Word for word, restate the lines from the start of the data below through the line containing "return np.vstack([curve.reshape(-1, 2), p[-2:-1]])".

:::

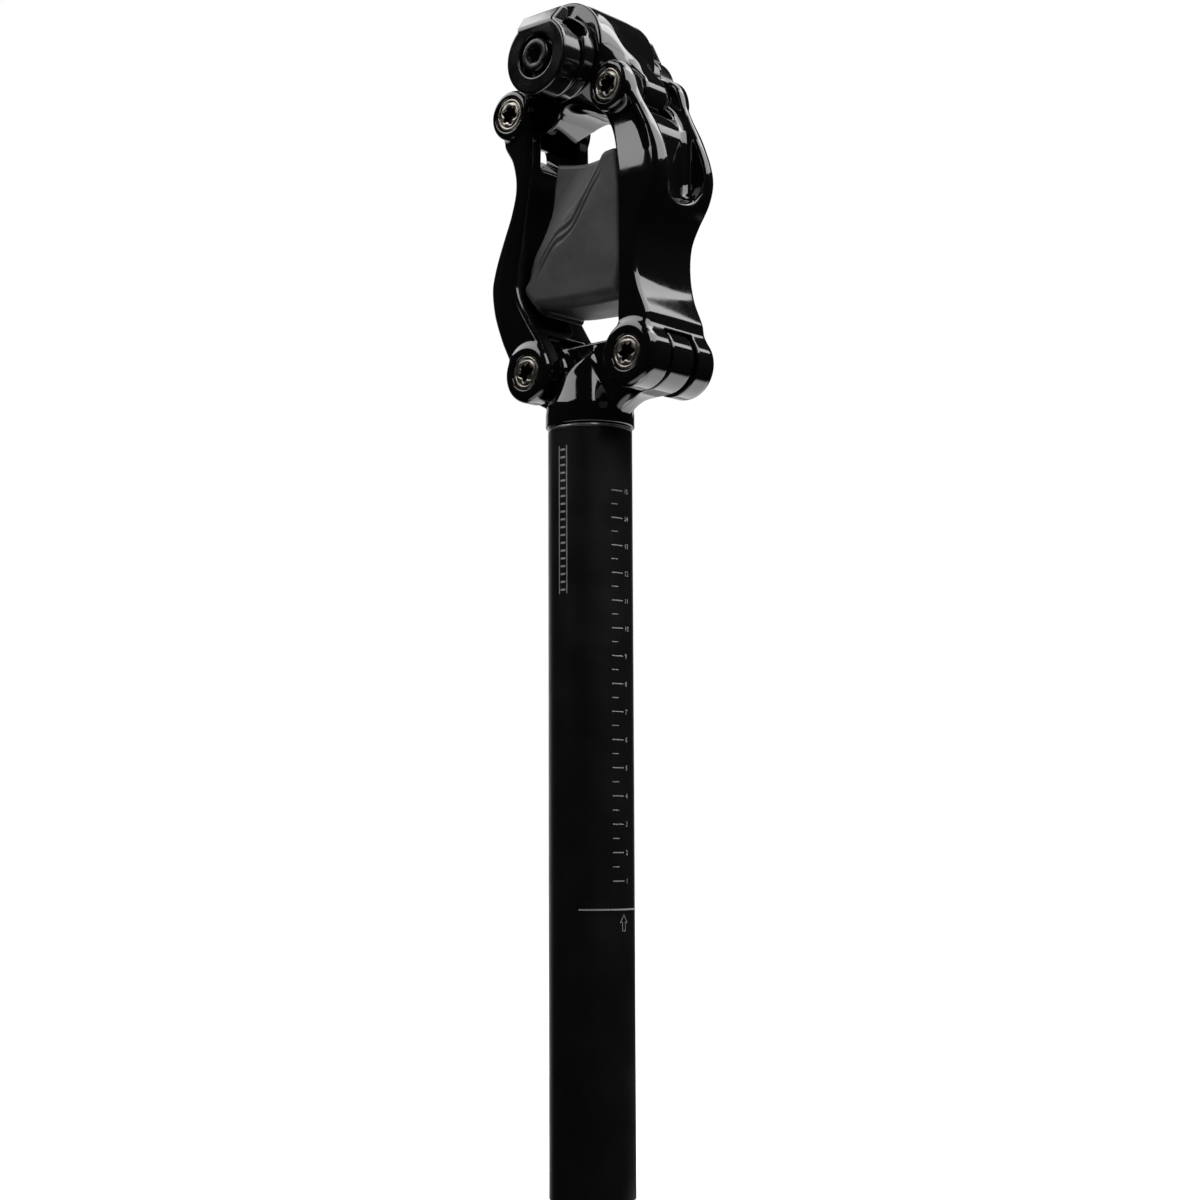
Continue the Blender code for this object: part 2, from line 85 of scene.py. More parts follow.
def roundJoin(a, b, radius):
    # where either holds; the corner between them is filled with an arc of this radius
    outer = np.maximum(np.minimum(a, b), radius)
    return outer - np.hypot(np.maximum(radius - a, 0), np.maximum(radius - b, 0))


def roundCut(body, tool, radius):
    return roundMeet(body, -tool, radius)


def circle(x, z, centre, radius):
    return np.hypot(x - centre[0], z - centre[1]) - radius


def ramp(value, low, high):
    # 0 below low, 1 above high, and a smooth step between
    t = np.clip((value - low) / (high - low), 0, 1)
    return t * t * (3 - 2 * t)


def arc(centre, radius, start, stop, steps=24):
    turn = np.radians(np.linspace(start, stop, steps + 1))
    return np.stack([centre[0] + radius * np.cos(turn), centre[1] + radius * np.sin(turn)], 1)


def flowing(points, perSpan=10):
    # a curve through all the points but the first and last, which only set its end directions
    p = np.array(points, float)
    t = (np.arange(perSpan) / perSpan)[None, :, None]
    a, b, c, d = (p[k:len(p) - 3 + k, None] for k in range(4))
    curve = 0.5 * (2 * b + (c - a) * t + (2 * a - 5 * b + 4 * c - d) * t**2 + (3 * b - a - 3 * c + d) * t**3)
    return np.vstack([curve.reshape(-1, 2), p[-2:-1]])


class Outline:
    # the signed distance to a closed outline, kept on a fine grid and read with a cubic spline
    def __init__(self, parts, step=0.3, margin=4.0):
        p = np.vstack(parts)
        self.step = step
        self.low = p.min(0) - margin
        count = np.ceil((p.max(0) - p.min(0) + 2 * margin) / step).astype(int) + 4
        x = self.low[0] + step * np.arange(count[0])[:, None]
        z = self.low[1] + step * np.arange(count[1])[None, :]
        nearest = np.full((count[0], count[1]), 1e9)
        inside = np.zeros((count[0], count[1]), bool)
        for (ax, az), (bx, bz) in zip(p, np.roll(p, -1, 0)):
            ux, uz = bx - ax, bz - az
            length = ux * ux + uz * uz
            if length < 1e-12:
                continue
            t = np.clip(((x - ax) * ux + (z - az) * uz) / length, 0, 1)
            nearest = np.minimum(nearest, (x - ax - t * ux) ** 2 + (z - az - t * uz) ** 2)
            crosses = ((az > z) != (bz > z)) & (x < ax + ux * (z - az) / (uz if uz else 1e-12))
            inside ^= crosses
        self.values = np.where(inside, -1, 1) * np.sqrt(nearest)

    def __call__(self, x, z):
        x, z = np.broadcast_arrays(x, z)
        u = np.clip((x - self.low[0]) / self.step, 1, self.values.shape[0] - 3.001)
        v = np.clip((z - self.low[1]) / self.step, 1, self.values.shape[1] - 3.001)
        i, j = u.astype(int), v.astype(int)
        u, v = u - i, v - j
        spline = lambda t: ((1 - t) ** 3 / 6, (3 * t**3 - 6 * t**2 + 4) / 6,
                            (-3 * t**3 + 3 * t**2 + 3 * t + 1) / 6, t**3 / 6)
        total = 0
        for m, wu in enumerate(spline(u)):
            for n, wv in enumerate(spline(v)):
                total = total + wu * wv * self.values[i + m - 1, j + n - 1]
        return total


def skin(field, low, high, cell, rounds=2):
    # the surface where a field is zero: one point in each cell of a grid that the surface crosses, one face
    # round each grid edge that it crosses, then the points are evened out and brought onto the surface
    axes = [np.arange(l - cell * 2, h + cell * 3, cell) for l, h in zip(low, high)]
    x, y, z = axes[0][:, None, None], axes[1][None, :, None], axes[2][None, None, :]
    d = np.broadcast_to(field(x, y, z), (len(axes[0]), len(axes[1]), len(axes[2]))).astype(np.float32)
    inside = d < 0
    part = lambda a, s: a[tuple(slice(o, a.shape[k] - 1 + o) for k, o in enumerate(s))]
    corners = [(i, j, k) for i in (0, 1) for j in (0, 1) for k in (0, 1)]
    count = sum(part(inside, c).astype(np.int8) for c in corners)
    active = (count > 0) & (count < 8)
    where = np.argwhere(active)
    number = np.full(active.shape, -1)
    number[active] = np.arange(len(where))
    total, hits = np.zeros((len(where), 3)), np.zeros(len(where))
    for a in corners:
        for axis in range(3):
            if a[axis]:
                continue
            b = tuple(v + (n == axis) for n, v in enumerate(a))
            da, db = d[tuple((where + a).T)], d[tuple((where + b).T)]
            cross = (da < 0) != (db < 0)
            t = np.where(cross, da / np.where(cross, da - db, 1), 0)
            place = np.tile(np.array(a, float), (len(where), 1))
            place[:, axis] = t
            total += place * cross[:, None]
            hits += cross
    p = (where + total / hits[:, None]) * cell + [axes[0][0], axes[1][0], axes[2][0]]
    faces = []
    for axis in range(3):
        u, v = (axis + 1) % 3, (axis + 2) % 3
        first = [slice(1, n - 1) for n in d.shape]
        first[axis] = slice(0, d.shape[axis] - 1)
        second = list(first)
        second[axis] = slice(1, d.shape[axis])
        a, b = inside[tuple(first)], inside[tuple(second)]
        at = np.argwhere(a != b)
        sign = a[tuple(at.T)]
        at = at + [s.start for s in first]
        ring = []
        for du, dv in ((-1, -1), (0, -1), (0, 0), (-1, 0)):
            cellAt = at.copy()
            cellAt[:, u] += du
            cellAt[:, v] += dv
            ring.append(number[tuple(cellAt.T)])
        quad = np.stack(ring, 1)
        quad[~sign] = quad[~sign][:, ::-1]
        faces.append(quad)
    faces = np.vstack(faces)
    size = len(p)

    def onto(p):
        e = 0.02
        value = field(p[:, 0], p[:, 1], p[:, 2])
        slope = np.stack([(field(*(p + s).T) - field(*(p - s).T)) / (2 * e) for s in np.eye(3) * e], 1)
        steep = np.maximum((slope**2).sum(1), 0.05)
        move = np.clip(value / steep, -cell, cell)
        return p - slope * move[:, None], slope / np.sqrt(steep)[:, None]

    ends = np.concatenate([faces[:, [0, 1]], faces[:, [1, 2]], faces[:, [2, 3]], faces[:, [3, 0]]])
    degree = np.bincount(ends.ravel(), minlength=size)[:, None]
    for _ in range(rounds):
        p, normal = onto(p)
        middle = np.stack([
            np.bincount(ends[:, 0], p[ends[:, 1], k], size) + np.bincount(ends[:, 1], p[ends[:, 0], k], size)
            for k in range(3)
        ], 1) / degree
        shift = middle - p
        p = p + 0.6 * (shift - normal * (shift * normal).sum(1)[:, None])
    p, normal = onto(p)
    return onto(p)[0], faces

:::

Solved problem:
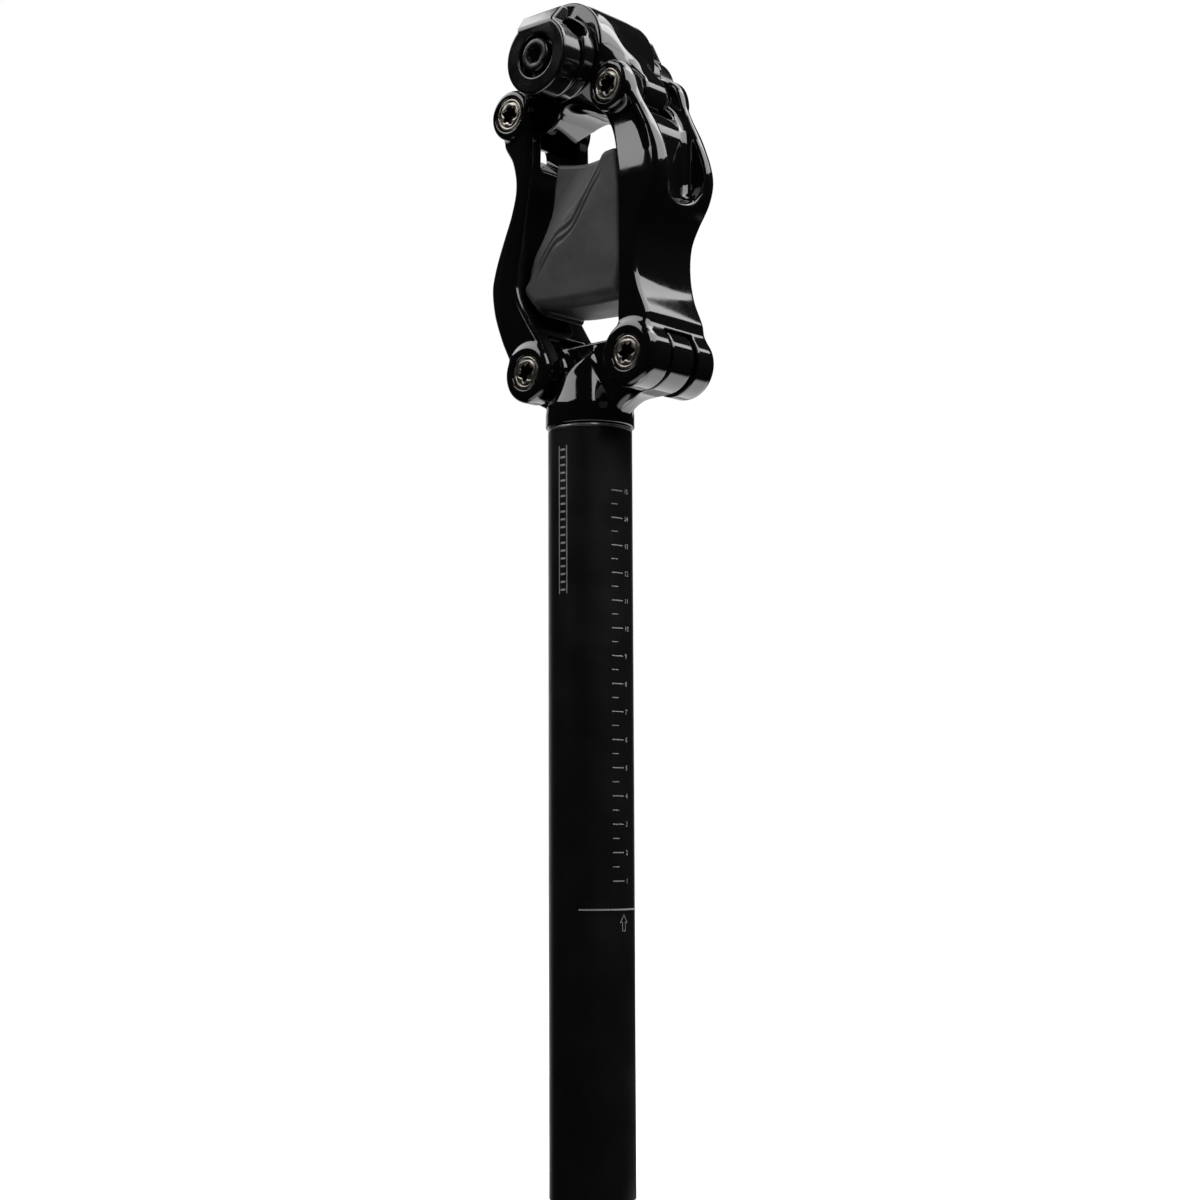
Continue the Blender code for this object: part 2, from line 85 of scene.py. More parts follow.
def roundJoin(a, b, radius):
    # where either holds; the corner between them is filled with an arc of this radius
    outer = np.maximum(np.minimum(a, b), radius)
    return outer - np.hypot(np.maximum(radius - a, 0), np.maximum(radius - b, 0))


def roundCut(body, tool, radius):
    return roundMeet(body, -tool, radius)


def circle(x, z, centre, radius):
    return np.hypot(x - centre[0], z - centre[1]) - radius


def ramp(value, low, high):
    # 0 below low, 1 above high, and a smooth step between
    t = np.clip((value - low) / (high - low), 0, 1)
    return t * t * (3 - 2 * t)


def arc(centre, radius, start, stop, steps=24):
    turn = np.radians(np.linspace(start, stop, steps + 1))
    return np.stack([centre[0] + radius * np.cos(turn), centre[1] + radius * np.sin(turn)], 1)


def flowing(points, perSpan=10):
    # a curve through all the points but the first and last, which only set its end directions
    p = np.array(points, float)
    t = (np.arange(perSpan) / perSpan)[None, :, None]
    a, b, c, d = (p[k:len(p) - 3 + k, None] for k in range(4))
    curve = 0.5 * (2 * b + (c - a) * t + (2 * a - 5 * b + 4 * c - d) * t**2 + (3 * b - a - 3 * c + d) * t**3)
    return np.vstack([curve.reshape(-1, 2), p[-2:-1]])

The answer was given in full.